**Data provided**:
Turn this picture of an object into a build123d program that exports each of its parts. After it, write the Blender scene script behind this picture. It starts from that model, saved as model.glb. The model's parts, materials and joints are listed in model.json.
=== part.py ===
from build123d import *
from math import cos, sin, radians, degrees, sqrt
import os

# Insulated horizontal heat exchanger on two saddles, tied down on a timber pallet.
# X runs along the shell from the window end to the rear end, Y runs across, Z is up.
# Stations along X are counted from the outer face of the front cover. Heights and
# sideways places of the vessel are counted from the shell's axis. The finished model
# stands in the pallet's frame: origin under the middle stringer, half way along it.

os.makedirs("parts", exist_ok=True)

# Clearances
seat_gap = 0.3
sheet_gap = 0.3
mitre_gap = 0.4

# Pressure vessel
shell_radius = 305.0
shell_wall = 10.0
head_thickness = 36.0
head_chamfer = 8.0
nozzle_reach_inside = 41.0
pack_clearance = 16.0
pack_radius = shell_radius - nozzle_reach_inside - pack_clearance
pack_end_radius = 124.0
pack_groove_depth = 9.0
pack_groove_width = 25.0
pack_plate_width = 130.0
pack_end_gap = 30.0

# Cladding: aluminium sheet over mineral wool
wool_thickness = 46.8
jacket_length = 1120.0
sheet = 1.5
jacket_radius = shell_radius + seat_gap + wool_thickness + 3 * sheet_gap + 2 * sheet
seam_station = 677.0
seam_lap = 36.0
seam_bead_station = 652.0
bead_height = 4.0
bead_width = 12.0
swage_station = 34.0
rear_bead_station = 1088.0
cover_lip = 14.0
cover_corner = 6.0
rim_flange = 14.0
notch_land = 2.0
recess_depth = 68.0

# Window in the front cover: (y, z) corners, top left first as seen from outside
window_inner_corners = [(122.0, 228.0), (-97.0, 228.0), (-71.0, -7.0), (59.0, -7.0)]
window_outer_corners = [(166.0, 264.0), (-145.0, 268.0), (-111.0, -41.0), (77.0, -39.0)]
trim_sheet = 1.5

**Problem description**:
Please restate the whole listing word for word.

**Exercise result**:
Turn this picture of an object into a build123d program that exports each of its parts. After it, write the Blender scene script behind this picture. It starts from that model, saved as model.glb. The model's parts, materials and joints are listed in model.json.
=== part.py ===
from build123d import *
from math import cos, sin, radians, degrees, sqrt
import os

# Insulated horizontal heat exchanger on two saddles, tied down on a timber pallet.
# X runs along the shell from the window end to the rear end, Y runs across, Z is up.
# Stations along X are counted from the outer face of the front cover. Heights and
# sideways places of the vessel are counted from the shell's axis. The finished model
# stands in the pallet's frame: origin under the middle stringer, half way along it.

os.makedirs("parts", exist_ok=True)

# Clearances
seat_gap = 0.3
sheet_gap = 0.3
mitre_gap = 0.4

# Pressure vessel
shell_radius = 305.0
shell_wall = 10.0
head_thickness = 36.0
head_chamfer = 8.0
nozzle_reach_inside = 41.0
pack_clearance = 16.0
pack_radius = shell_radius - nozzle_reach_inside - pack_clearance
pack_end_radius = 124.0
pack_groove_depth = 9.0
pack_groove_width = 25.0
pack_plate_width = 130.0
pack_end_gap = 30.0

# Cladding: aluminium sheet over mineral wool
wool_thickness = 46.8
jacket_length = 1120.0
sheet = 1.5
jacket_radius = shell_radius + seat_gap + wool_thickness + 3 * sheet_gap + 2 * sheet
seam_station = 677.0
seam_lap = 36.0
seam_bead_station = 652.0
bead_height = 4.0
bead_width = 12.0
swage_station = 34.0
rear_bead_station = 1088.0
cover_lip = 14.0
cover_corner = 6.0
rim_flange = 14.0
notch_land = 2.0
recess_depth = 68.0

# Window in the front cover: (y, z) corners, top left first as seen from outside
window_inner_corners = [(122.0, 228.0), (-97.0, 228.0), (-71.0, -7.0), (59.0, -7.0)]
window_outer_corners = [(166.0, 264.0), (-145.0, 268.0), (-111.0, -41.0), (77.0, -39.0)]
trim_sheet = 1.5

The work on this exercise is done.